- Theatrical release poster
- Directed by: Stephen Ringer
- Written by: Stephen Ringer
- Produced by: Kerry Barden Aly Michalka AJ Michalka Stephen Ringer
- Starring: Aly Michalka AJ Michalka
- Cinematography: Stephen Ringer
- Edited by: Stephen Ringer
- Music by: Mike Einziger Ann Marie Calhoun
- Production companies: Violet House Thick Water Entertainment
- Distributed by: Gravitas Ventures
- Release date: June 16, 2015 (Los Angeles Film Festival);
- Running time: 89 minutes
- Country: United States
- Language: English

= Weepah Way for Now =

2015 film by Stephen Ringer

Weepah Way for Now is a 2015 American comedy-drama film written and directed by Stephen Ringer and starring Aly and AJ Michalka.

==Plot==
Elle and Joy are two sisters apart by two years.

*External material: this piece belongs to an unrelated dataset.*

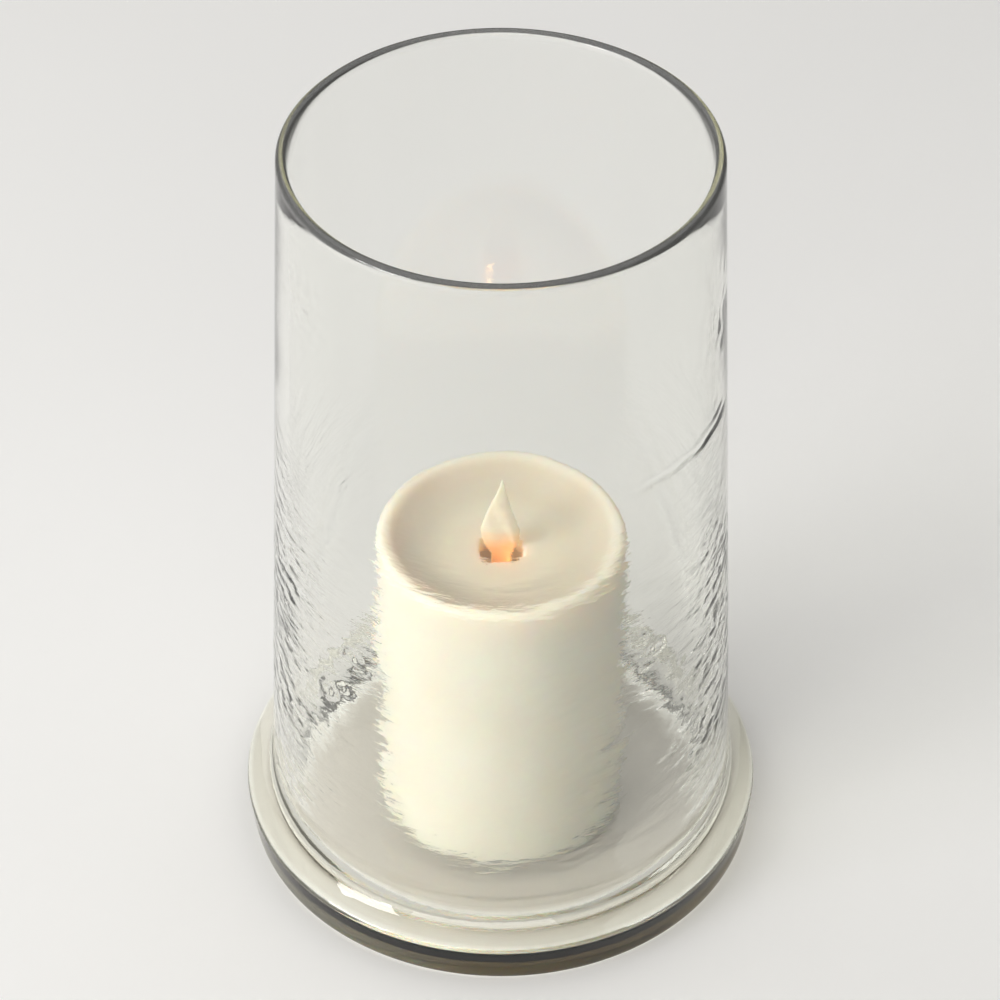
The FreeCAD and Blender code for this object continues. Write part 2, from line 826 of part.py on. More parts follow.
def flame_paddle():
    """The flame-shaped leaf, its tail and the eye for the pivot wire."""
    body = new_body("flame_paddle")
    place(body, z=size("pivot_level"))
    pivot = size("pivot_level")
    tip = size("flame_tip") - pivot
    shoulder = size("flame_shoulder") - pivot
    wide = size("flame_half_width")
    waist = size("flame_waist")
    tail = size("tail_level") - pivot
    hip = size("dish_level") - pivot
    right = [
        (waist, tail),
        (waist, hip - 2, size("flame_half_width") * 3),
        (wide, shoulder, wide * 2),
        (wide * 0.68, shoulder + (tip - shoulder) * 0.38, -wide * 5),
        (0.5, tip - 0.5, 0.5),
    ]
    left = [
        (0, tip, 0.5),
        (-0.5, tip - 0.5, -wide * 5),
        (-wide * 0.68, shoulder + (tip - shoulder) * 0.38, wide * 2),
        (-wide, shoulder, size("flame_half_width") * 3),
        (-waist, hip - 2),
        (-waist, tail),
    ]
    pad(body, outline(body, "leaf", "XZ_Plane", right + left), size("flame_thickness"), midplane=True)
    eye = circles(body, "eye", "XZ_Plane", [(0, 0)], size("wire_radius") + size("wire_fit"))
    cut(body, eye, size("flame_thickness") * 2, midplane=True)


def flame_magnet():
    """The magnet that the coil pulls, which also keeps the flame upright."""
    magnet = cylinder("magnet_disc", size("magnet_radius"), size("magnet_height"),
                      (0, 0, size("tail_level") - size("magnet_height")))
    finish_primitive(magnet, "flame_magnet")


def lamp_rotation():
    """The turn that points the lamp's own +Z at the glowing part of the flame."""
    rise = size("glow_level") - size("led_level")
    aim = Vector(-size("led_side").value, -size("led_front").value, rise.value)
    return Rotation(Vector(0, 0, 1), aim)


def lamp_point(along):
    """A point on the lamp's axis, a distance in front of its flange."""
    reach = as_length(along)
    direction = lamp_rotation().multVec(Vector(0, 0, 1))
    return (
        size("led_side") + reach * direction.x,
        size("led_front") + reach * direction.y,
        size("led_level") + reach * direction.z,
    )


def warm_led():
    """A 3 mm lamp with a domed end."""
    barrel = cylinder("led_barrel", size("led_radius"), size("led_length") - size("led_radius"),
                      lamp_point(0), lamp_rotation())
    flange = cylinder("led_rim", size("led_radius") + size("led_flange"), 0.8, lamp_point(0), lamp_rotation())
    dome = doc.addObject("Part::Sphere", "led_dome")
    bind(dome, Radius=size("led_radius"))
    place(dome, *lamp_point(size("led_length") - size("led_radius")))
    finish_primitive(fuse("led", [barrel, flange, dome]), "warm_led")


def led_holder():
    """A sleeve round the lamp with an arm to the tower's wall."""
    outside = size("led_radius") + size("led_holder_wall")
    length = size("led_holder_length")
    sleeve = cylinder("holder_sleeve", outside, length, lamp_point(0.8), lamp_rotation())
    arm_side = math.degrees(math.atan2(size("led_front").value, size("led_side").value))
    arm = doc.addObject("Part::Box", "holder_arm")
    near = math.hypot(size("led_side").value, size("led_front").value) + size("led_radius").value * 0.4
    arm_length = size("tower_radius") - size("tower_wall") - near - 0.1
    bind(arm, Length=arm_length, Width=3, Height=length)
    turn = Rotation(Vector(0, 0, 1), arm_side)
    corner = turn.multVec(Vector(near, -1.5, 0))
    arm.Placement.Rotation = turn
    place(arm, corner.x, corner.y, size("led_level") + 0.4)
    bore = cylinder("holder_bore", size("led_radius") + 0.03, length * 3,
                    lamp_point(-length), lamp_rotation())
    clear = cylinder("holder_relief", size("led_radius") + size("led_flange") + 0.05, length,
                     lamp_point(-length + 0.8), lamp_rotation())
    solid = fuse("holder_solid", [sleeve, arm])
    finish_primitive(subtract("holder", solid, fuse("holder_space", [bore, clear])), "led_holder")


def led_legs():
    """The lamp's two bare legs, from its flange down to the board."""
    direction = lamp_rotation()
    for index, side in enumerate((0.64, -0.64)):
        offset = direction.multVec(Vector(side, 0, 0))
        head = Vector(size("led_side").value, size("led_front").value, size("led_level").value) + offset
        foot = Vector(head.x - offset.x + 2.8, head.y - offset.y + side * 1.2 - 1.6, BOARD_TOP.value)
        bend = Vector(head.x, head.y, head.z) - direction.multVec(Vector(0, 0, 3))
        knee = Vector(foot.x, foot.y, foot.z + 4)
        path = Part.Wire([Part.makeLine(head, bend), Part.makeLine(bend, knee), Part.makeLine(knee, foot)])
        section = Part.Wire([Part.makeCircle(0.25, head, bend - head)])
        leg = doc.addObject("Part::Feature", f"led_leg_{index + 1}")
        leg.Shape = path.makePipeShell([section], True, True, 2)
        leg.Placement = FreeCAD.Placement(Vector(0, 0, 0), Rotation())
        finish_primitive(leg, f"led_leg_{index + 1}")


# ---------------------------------------------------------------- the assembly

hurricane_glass()
wax_shell()
core_sleeve()
base_plate()
battery_cover()
base_screws()
battery_box()
aa_cell("aa_cell_rear", 1, True)
aa_cell("aa_cell_front", -1, False)
positive_contact()
negative_contact()
bridge_contact()
switch_body()
switch_knob()
circuit_board()
board_screws()
control_chip()
board_parts()
coil()
flame_tower()
pivot_wire()
flame_paddle()
flame_magnet()
warm_led()
led_holder()
led_legs()
SWITCH_TOP = PLATE_TOP + size("switch_height")
for lead_name, lead_side in (("switch_lead_rear", 1), ("switch_lead_front", -1)):
    lead(lead_name, size("switch_offset"), size("switch_length") * 0.3 * lead_side, SWITCH_TOP,
         size("board_level"), -6)

doc.recompute()
for item in doc.Objects:
    if {"Invalid", "Error"} & set(item.State):
        raise RuntimeError(f"{item.Name} failed: {item.State}")
os.makedirs("parts", exist_ok=True)
for part in SUBPARTS:
    if part.Shape.isNull() or not part.Shape.isValid():
        raise RuntimeError(f"{part.Label} has no valid shape")
    part.Shape.exportStep(f"parts/{part.Label}.step")
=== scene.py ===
"""Looks for the hurricane candle lantern: a rippled hand-blown glass with a flameless candle in it."""
import json
import math
import bpy
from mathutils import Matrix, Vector, noise


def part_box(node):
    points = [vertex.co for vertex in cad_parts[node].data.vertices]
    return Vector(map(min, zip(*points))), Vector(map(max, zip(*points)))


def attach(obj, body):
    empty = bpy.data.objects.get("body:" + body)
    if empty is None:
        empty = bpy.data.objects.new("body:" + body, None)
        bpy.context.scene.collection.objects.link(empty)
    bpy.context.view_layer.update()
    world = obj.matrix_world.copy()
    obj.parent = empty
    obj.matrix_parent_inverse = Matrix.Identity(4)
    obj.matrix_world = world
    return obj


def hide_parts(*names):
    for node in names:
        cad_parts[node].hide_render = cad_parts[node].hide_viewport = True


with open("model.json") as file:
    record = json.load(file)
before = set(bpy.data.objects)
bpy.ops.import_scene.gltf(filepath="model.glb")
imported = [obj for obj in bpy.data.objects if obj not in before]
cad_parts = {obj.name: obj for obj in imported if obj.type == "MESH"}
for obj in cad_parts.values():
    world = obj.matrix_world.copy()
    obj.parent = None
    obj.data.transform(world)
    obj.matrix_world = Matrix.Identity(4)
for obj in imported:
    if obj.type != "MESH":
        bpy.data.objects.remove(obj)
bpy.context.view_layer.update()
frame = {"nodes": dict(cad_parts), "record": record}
NODES = frame["nodes"]
MM = 0.001


# ---------------------------------------------------------------- mesh helpers

def make_mesh(name, points, faces, smooth=True):
    """A mesh object from points in metres."""
    mesh = bpy.data.meshes.new(name)
    mesh.from_pydata([tuple(point) for point in points], [], faces)
    mesh.validate()
    mesh.update()
    if smooth:
        mesh.polygons.foreach_set("use_smooth", [True] * len(mesh.polygons))
    piece = bpy.data.objects.new(name, mesh)
    bpy.context.scene.collection.objects.link(piece)
    return piece


def arc(centre, radius, start, end, steps):
    """Points of (radius, height) round an arc, with angles in degrees."""
    angles = [math.radians(start + (end - start) * step / steps) for step in range(steps + 1)]
    return [(centre[0] + radius * math.cos(turn), centre[1] + radius * math.sin(turn)) for turn in angles]


def straight(start, end, steps):
    """Evenly spaced points of (radius, height), without the last one."""
    across = (end[0] - start[0]) / steps
    rise = (end[1] - start[1]) / steps
    return [(start[0] + across * step, start[1] + rise * step) for step in range(steps)]


def turned(name, rows, segments, shape):
    """A closed turned solid. rows run from axis to axis, and shape moves each of their points."""
    points = []
    for radius, height in rows[1:-1]:
        for step in range(segments):
            angle = 2 * math.pi * step / segments
            r, z = shape(angle, radius, height)
            points.append((r * math.cos(angle), r * math.sin(angle), z))
    faces = []
    count = len(rows) - 2
    for row in range(count - 1):
        for step in range(segments):
            a = row * segments + step
            b = row * segments + (step + 1) % segments
            faces.append((a, b, b + segments, a + segments))
    first = len(points)
    points.append((0, 0, rows[0][1] * MM))
    points.append((0, 0, rows[-1][1] * MM))
    last_row = (count - 1) * segments
    for step in range(segments):
        after = (step + 1) % segments
        faces.append((first, after, step))
        faces.append((first + 1, last_row + step, last_row + after))
    return make_mesh(name, points, faces)


def smooth_step(low, high, value):
    """0 below low, 1 above high and a smooth rise between."""
    share = min(max((value - low) / (high - low), 0.0), 1.0)
    return share * share * (3 - 2 * share)


# ---------------------------------------------------------------- material helpers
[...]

The two are singers and are living together away from the city and making do with the new life they have chosen.

==Cast==
- Aly Michalka as Elle, the elder sister
- AJ Michalka as Joy, the younger sister
- Mimi Rogers as Lynn, Elle and Joy’s mother
- Amanda Crew as Alice, Elle and Joy’s friend
- Saoirse Ronan as Emily (voice), Elle and Joy’s deceased sister
- Liam Aiken as Reed, Elle’s love interest
- Gil Bellows as John, Elle and Joy’s father
- Dan Byrd as Dan, Elle and Joy’s closest friend
- Madeline Zima as Lauren, a friend of Elle and Joy
- Erin Cummings as Susan, John’s girlfriend
- Ryan Donowho as Syd, Joy’s love interest
- Gale Harold as Theatrical Agent
- Jon Heder as Ernie
- Tyler Labine as Record Executive

==Release==
The film made its worldwide premiere on June 16, 2015 at the Los Angeles Film Festival.